SVSL improves NCC mismatch versus vanilla cross-entropy

Show that, with suitable hyperparameters α and γ, optimizing the Stochastic Variability-Simplification Loss—defined as cross-entropy augmented by a penalty over layers j≥γ of the squared distance between each sample’s activation g^{(j)}(x_i) and its batch class-mean—reduces the NCC mismatch at intermediate layers compared to training with vanilla cross-entropy, for both training and test sets during the Terminal Phase of Training.

Background

The Stochastic Variability-Simplification Loss (SVSL) adds to cross-entropy a variance-collapsing term that penalizes the squared distance between intermediate-layer activations and their batch class-means across selected layers.

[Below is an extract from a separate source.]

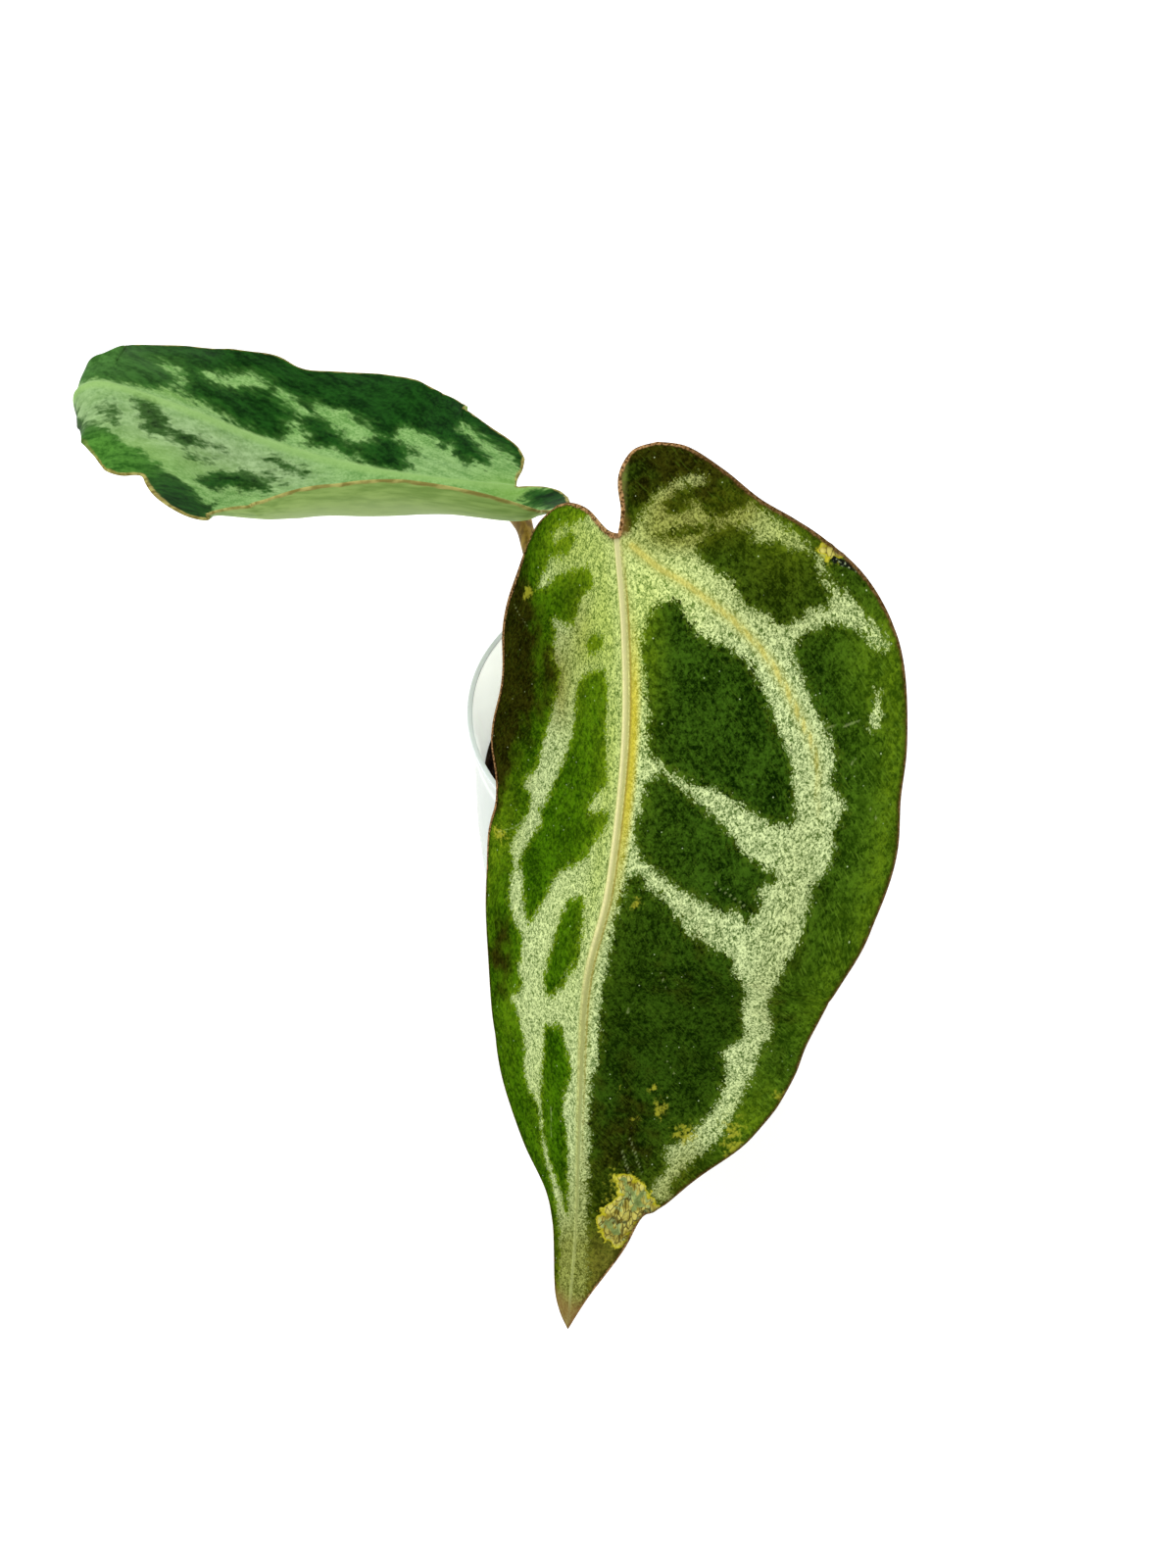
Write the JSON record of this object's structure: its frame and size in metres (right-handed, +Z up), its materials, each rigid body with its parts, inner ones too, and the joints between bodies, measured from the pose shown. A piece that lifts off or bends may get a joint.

The intent is to encourage class clustering and thereby reduce NCC mismatch throughout the network.

This conjecture claims that, with appropriate α and γ, SVSL yields lower NCC mismatch than vanilla cross-entropy across intermediate layers on both train and test during TPT, thereby promoting more consistent geometric alignment between representations and class centers.

References

Conjecture[SVSL improves NCC mismatch] Using the properly defined hyperparameters α, γ, the Stochastic Variability-Simplification Loss encourages lower train and test NCC mismatch in intermediate layers.

Nearest Class-Center Simplification through Intermediate Layers  (2201.08924 - Ben-Shaul et al., 2022) in Section 4.2 (Decreasing NCC Mismatch using Stochastic Variability-Simplification Loss)